International Monetary Fund

Program note

Morocco

Last Updated: April 4, 2016

Current IMF-Supported Program:

A 24-month Precautionary and Liquidity Line (PLL) in the amount of SDR 3.2351 billion (about $5 billion, 550 percent of quota) was approved by the Executive Board of the IMF on July 28, 2014. The third and last review was completed on January 27, 2016.

Background

Morocco’s overall macroeconomic conditions have continued to improve, but challenges remain. Economic growth rebounded in 2015 at 4.5 percent, helped by a very good agricultural year, while inflation remained low at 1.6 percent. After reaching peaks in 2012, both the fiscal and current account deficits have declined, benefiting from lower oil prices and the strong export performance of newly developed industries. The current account deficit narrowed to 1.4 percent of GDP, and the fiscal deficit was reduced to 4.3 percent of GDP in 2015. While poverty, unemployment, and inequalities have decreased in recent years, much remains to be done. The unemployment rate was 9.5 percent in 2015, and youth unemployment is still high at about 20 percent.

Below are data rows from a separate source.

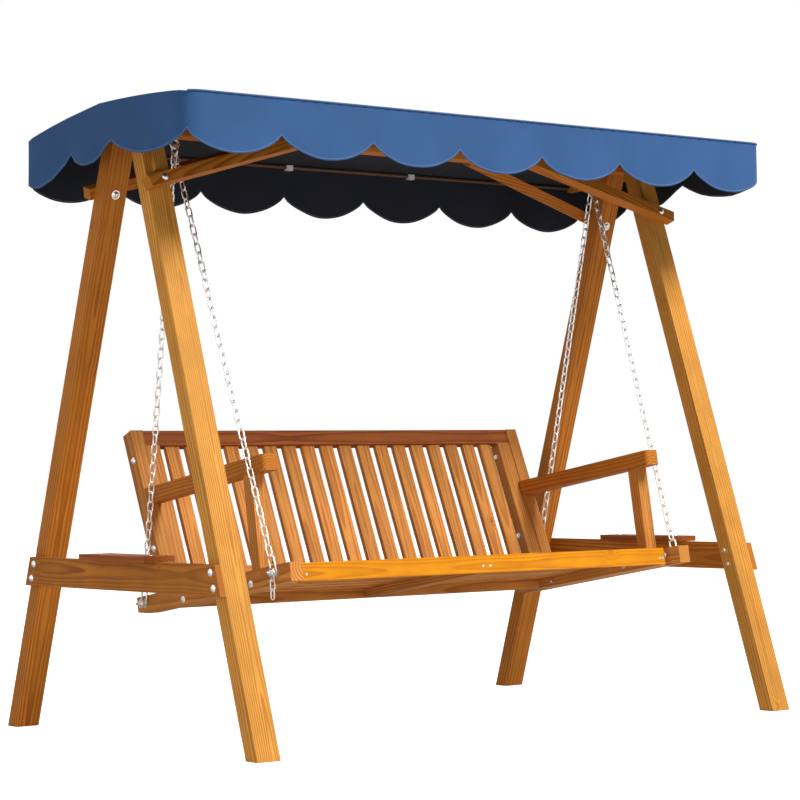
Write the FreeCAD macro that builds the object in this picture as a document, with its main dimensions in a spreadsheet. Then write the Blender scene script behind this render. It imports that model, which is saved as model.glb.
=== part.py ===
# Porch swing: a bench on four chains under a timber frame with a scalloped canopy.
# Millimetres, X along the bench, -Y is the front, +Z up, origin on the ground under the middle.
import FreeCAD, Part
import math
import os
import Sketcher

V = FreeCAD.Vector
Placement = FreeCAD.Placement
Rotation = FreeCAD.Rotation
X_AXIS = V(1, 0, 0)
Y_AXIS = V(0, 1, 0)
Z_AXIS = V(0, 0, 1)
SIDES = (("left", -1), ("right", 1))

DIMENSIONS = (
    ("leg_clear", 157, "gap between the bench and a leg"),
    ("foot_half", 628, "half depth over the feet"),
    ("leg_wide", 70, "leg section along the bench"),
    ("leg_deep", 50, "leg section across the slope"),
    ("lean", 0.33, "leg slope, run over rise"),
    ("leg_top", 1665, "height of the leg tops"),
    ("beam_low", 1640, "underside of the top beam"),
    ("beam_high", 40, "top beam height"),
    ("beam_deep", 76, "top beam depth"),
    ("beam_past", 38, "top beam's end past the legs"),
    ("tie_low", 405, "underside of the lower tie"),
    ("tie_high", 80, "lower tie height"),
    ("tie_thick", 18, "lower tie thickness"),
    ("strut_thick", 35, "corner strut, across the leg face"),
    ("strut_high", 32, "corner strut height"),
    ("strut_past", 10, "corner strut's end past the legs"),
    ("strut_inner", 350, "inner end of a corner strut"),
    ("strut_outer_low", 1468, "height of the strut's outer lower corner"),
    ("strut_slope", 0.28, "corner strut rise over run"),
    ("cleat_wide", 40, "cleat on a front leg"),
    ("cleat_thick", 18, "cleat thickness"),
    ("cleat_long", 112, "cleat length"),
    ("tray_wide", 96, "side tray, along the bench"),
    ("tray_long", 331, "side tray, front to back"),
    ("tray_thick", 16, "side tray thickness"),
    ("seat_tilt", 9, "slope of the bench, degrees"),
    ("bench_half", 720, "half length over the bench rails"),
    ("rail_long", 755, "side rail length"),
    ("rail_high", 50, "side rail height"),
    ("rail_thick", 40, "side rail, stile and post thickness"),
    ("bearer_wide", 50, "seat bearer width"),
    ("bearer_high", 28, "seat bearer height"),
    ("slat_short", 65, "seat slat's end inside the bench's outer face"),
    ("chain_out", 55, "hanger outside the bench's outer face"),
    ("front_slat_thick", 20, "front slat thickness"),
    ("seat_slat_wide", 46, "seat slat width"),
    ("seat_slat_pitch", 70, "seat slat spacing"),
    ("seat_slats", 8, "number of seat slats"),
    ("back_tilt", 14, "recline from square to the seat, degrees"),
    ("back_foot", 592, "stile foot behind the rail's front end"),
    ("back_long", 486, "stile length on its front face"),
    ("stile_deep", 45, "stile depth"),
    ("back_rail_high", 46, "back rail height"),
    ("back_rail_deep", 30, "back rail depth"),
    ("end_board_wide", 48, "end board of the back"),
    ("end_board_deep", 35, "end board depth"),
    ("back_slat_wide", 44, "back slat width"),
    ("back_slat_thick", 14, "back slat thickness"),
    ("back_slats", 18, "number of loose back slats"),
    ("arm_wide", 50, "armrest width"),
    ("arm_high", 44, "armrest thickness"),
    ("arm_low", 303, "armrest underside over the rail's underside"),
    ("arm_front", 74, "armrest front end behind the rail's front end"),
    ("post_deep", 38, "arm post depth"),
    ("post_front", 135, "arm post behind the rail's front end"),
    ("bolt_dia", 8, "bolt shank"),
    ("dome_dia", 20, "dome head diameter"),
    ("dome_high", 5, "dome head height"),
    ("nut_flats", 13, "nut across flats"),
    ("nut_high", 6.5, "nut height"),
    ("washer_dia", 26, "washer diameter"),
    ("washer_thick", 2, "washer thickness"),
    ("screw_dia", 8, "screw head diameter"),
    ("screw_high", 1.5, "screw head height"),
    ("hole_play", 0.1, "radial play of a bolt in its hole"),
    ("eye_radius", 12, "hanger eye, to the middle of its wire"),
    ("eye_wire", 8, "hanger eye wire"),
    ("ring_radius", 14, "chain ring, to the middle of its wire"),
    ("ring_wire", 6, "chain ring wire"),
    ("link_wire", 4, "chain wire"),
    ("link_wide", 18, "chain link width"),
    ("link_pitch", 24, "wanted chain pitch"),
    ("clip_wire", 5.5, "connecting link wire"),
    ("clip_wide", 30, "connecting link width"),
    ("clip_long", 62, "connecting link length"),
    ("chain_gap", 0.3, "play between two links"),
    ("roof_past", 103, "canopy's end past the legs"),
    ("roof_front", 478, "canopy front edge, forward of the middle"),
    ("roof_back", 362, "canopy rear edge, behind the middle"),
    ("roof_ridge", 60, "canopy ridge, forward of the middle"),
    ("roof_front_z", 1692, "height of the front edge"),
    ("roof_ridge_z", 1706, "height of the ridge"),
    ("roof_back_z", 1639, "height of the rear edge"),
    ("cloth", 2.5, "canopy wall of the plain solid"),
    ("valance_cusp", 98, "valance depth at a point"),
    ("valance_low", 155, "valance depth at a scallop's lowest"),
    ("scallops", 7, "scallops along the front"),
    ("pole_dia", 12, "canopy pole"),
    ("roof_arm_thick", 20, "canopy side arm thickness"),
    ("roof_arm_high", 36, "canopy side arm height"),
)

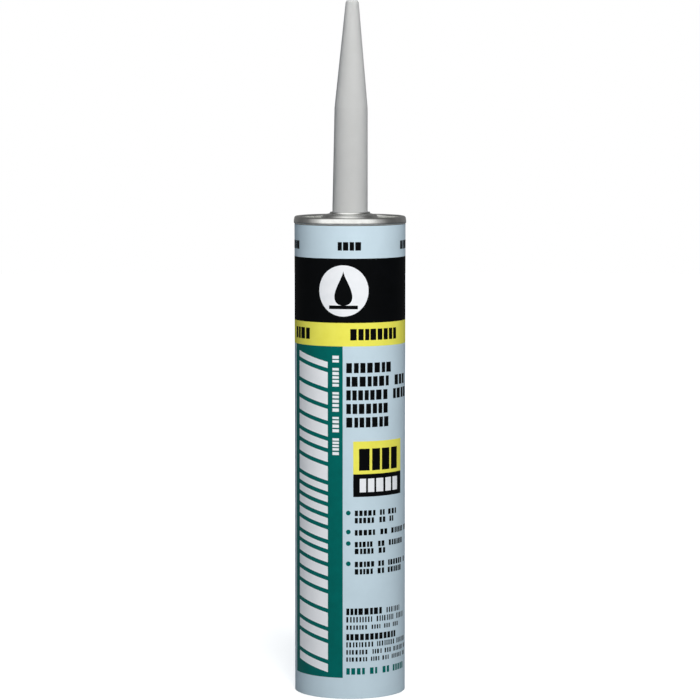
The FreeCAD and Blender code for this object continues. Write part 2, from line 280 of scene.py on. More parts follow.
def grid_faces(rows: int, columns: int, ring: bool = False, tube: bool = False) -> np.ndarray:
    """Faces of a grid of points that is stored row by row.

    Args:
        rows: how many rows the grid has.
        columns: how many columns it has.
        ring: whether the last column joins the first.
        tube: whether the last row joins the first.

    Returns:
        One row of four point numbers for each face.
    """
    row, column = np.meshgrid(
        np.arange(rows if tube else rows - 1),
        np.arange(columns if ring else columns - 1),
        indexing="ij",
    )
    after_row, after_column = (row + 1) % rows, (column + 1) % columns
    corners = (
        row * columns + column,
        row * columns + after_column,
        after_row * columns + after_column,
        after_row * columns + column,
    )
    return np.stack(corners, axis=-1).reshape(-1, 4)


def join_patches(patches: list[Patch]) -> Patch:
    """Put several patches into one, none of them joined to another."""
    starts = np.cumsum([0] + [len(patch.points) for patch in patches[:-1]])
    points = np.concatenate([patch.points for patch in patches])
    faces = np.concatenate([patch.faces + start for patch, start in zip(patches, starts)])
    return Patch(points, faces)


def rounded_line(corners: list[Point], radii: dict[int, float], steps: int = 8) -> np.ndarray:
    """A line through corners, some of them rounded.

    A round of radius r at a corner that turns by the angle a starts and ends r * tan(a / 2) from the
    corner, and its points turn evenly about a centre that is r away from both straight runs.

    Args:
        corners: (across, up) of each corner.
        radii: corner number to its radius.
        steps: points along each round, less one.

    Returns:
        The line's points, one (across, up) a row.
    """
    points = np.array(corners, float)
    line = []
    for index, corner in enumerate(points):
        radius = radii.get(index)
        if not radius:
            line.append(corner[None])
            continue
        into = corner - points[index - 1]
        out = points[(index + 1) % len(points)] - corner
        into, out = into / np.linalg.norm(into), out / np.linalg.norm(out)
        turn = math.atan2(into[0] * out[1] - into[1] * out[0], float(into @ out))
        side = math.copysign(1.0, turn)
        inward = np.array([-into[1], into[0]]) * side
        start = corner - into * radius * math.tan(abs(turn) / 2)
        centre = start + inward * radius
        angles = np.linspace(0.0, turn, steps + 1)[:, None]
        arm = start - centre
        crossed = np.array([-arm[1], arm[0]])
        line.append(centre + arm * np.cos(angles) + crossed * np.sin(angles))
    return np.concatenate(line)


def divided(line: np.ndarray, longest: float, closed: bool = False) -> np.ndarray:
    """The same line with its long straight runs cut into pieces no longer than the given length."""
    ends = np.roll(line, -1, axis=0) if closed else line[1:]
    starts = line if closed else line[:-1]
    counts = np.maximum(1, np.ceil(np.linalg.norm(ends - starts, axis=1) / longest)).astype(int)
    runs = [
        start + (end - start) * np.linspace(0, 1, count, endpoint=False)[:, None]
        for start, end, count in zip(starts, ends, counts)
    ]
    return np.concatenate(runs if closed else runs + [line[-1:]])


def offset_line(line: np.ndarray, distance: float) -> np.ndarray:
    """The line moved to its left by a distance: each point goes along the normal of its neighbours' chord."""
    along = np.gradient(line, axis=0)
    along /= np.linalg.norm(along, axis=1)[:, None]
    return line + distance * np.stack([-along[:, 1], along[:, 0]], axis=1)


def lathe(
    line: np.ndarray, columns: int = 256, closed: bool = False, dents: np.ndarray | None = None
) -> Patch:
    """Turn a line about the z axis: a point (r, z) at the angle t goes to (r sin t, -r cos t, z).

    A line that goes up on its outer side gives faces that point outwards.

    Args:
        line: points (radius, height), one a row.
        columns: steps in the full turn.
        closed: whether the line's end joins its start.
        dents: what to add to (radius, height) at each row and column, or nothing.

    Returns:
        The turned surface.
    """
    angles = np.arange(columns) * (FULL_TURN / columns)
    section = np.repeat(line[:, None, :], columns, axis=1)
    if dents is not None:
        section = section + dents
    radius, height = section[..., 0], section[..., 1]
    points = np.stack([radius * np.sin(angles), -radius * np.cos(angles), height], axis=-1)
    return Patch(points.reshape(-1, 3), grid_faces(len(line), columns, ring=True, tube=closed))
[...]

Looking ahead, growth is projected to slow down sharply in 2016, reflecting a bad agricultural season, while non-agricultural growth is only picking up slowly. The fiscal and external deficits should continue to narrow, and inflation to remain low. In the medium term, subject to continued reform implementation, growth is expected to accelerate, but important downside risks relate to geopolitical risks in the Middle East and to activity in the euro area, which could affect exports, tourism, foreign direct investment, and remittances.

Role of the IMF

On January 2016, the Executive Board completed the third and last review of Morocco’s performance under a program supported by a two-year Precautionary and Liquidity Line (PLL) arrangement, and reaffirmed Morocco’s continued qualification to access PLL resources. This arrangement, which will expire in July 2016, has provided Morocco with insurance against external risks and has supported the authorities’ efforts to rebuild fiscal and external buffers and promote higher and more inclusive growth. The Moroccan authorities are treating the arrangement as precautionary, and do not intend to draw under the arrangement unless Morocco experiences actual balance of payments needs from a significant deterioration of external conditions.

The IMF has also been supporting Morocco through technical assistance in several areas, including the macro-prudential framework, the future transition to a new monetary and exchange rate regime, tax administration and public financial management.

The Challenges Ahead

The authorities have implemented strong policy actions to reduce vulnerabilities. These include the elimination of fiscal risks associated with oil price shocks: energy subsidies were removed for most fuel products (diesel, gasoline, and kerosene), while social programs targeting the most vulnerable population groups were expanded. In addition, other economic and financial policy frameworks were strengthened, such as through the adoption of a new organic budget law and a new banking law.

Given external risks, sustained reform implementation will be essential to consolidate macroeconomic stability gains. Despite the progress achieved over the last decade, more needs to be done to foster higher growth, lower unemployment and reduce inequalities, including:

  • Strengthening fiscal buffers and securing medium-term fiscal sustainability. The authorities are committed to reducing the fiscal deficit to 3 percent of GDP by 2017. To this end, they have successfully pursued fiscal consolidation since 2013, while not compromising growth. Further reduction in subsidies and public wage moderation would help continue on that path while providing space to reorient spending toward investment and social programs. Reforms are also important to improve fairness in taxation, such as through a broadening of the tax base. Finally, implementing the reform of the public sector pension system is needed to ensure its financial viability.
  • Increasing the economy’s competitiveness of the economy and boosting growth and employment. This requires further improvements to the business climate by improving governance, competition and transparency, and reducing red-tape. Advancing with the recently launched National Strategy for Employment is essential to ensure a well functioning labor market conducive to private sector job creation. Continuing with plans to introduce greater exchange rate flexibility would also increase the ability of the economy to absorb shocks and support its diversification.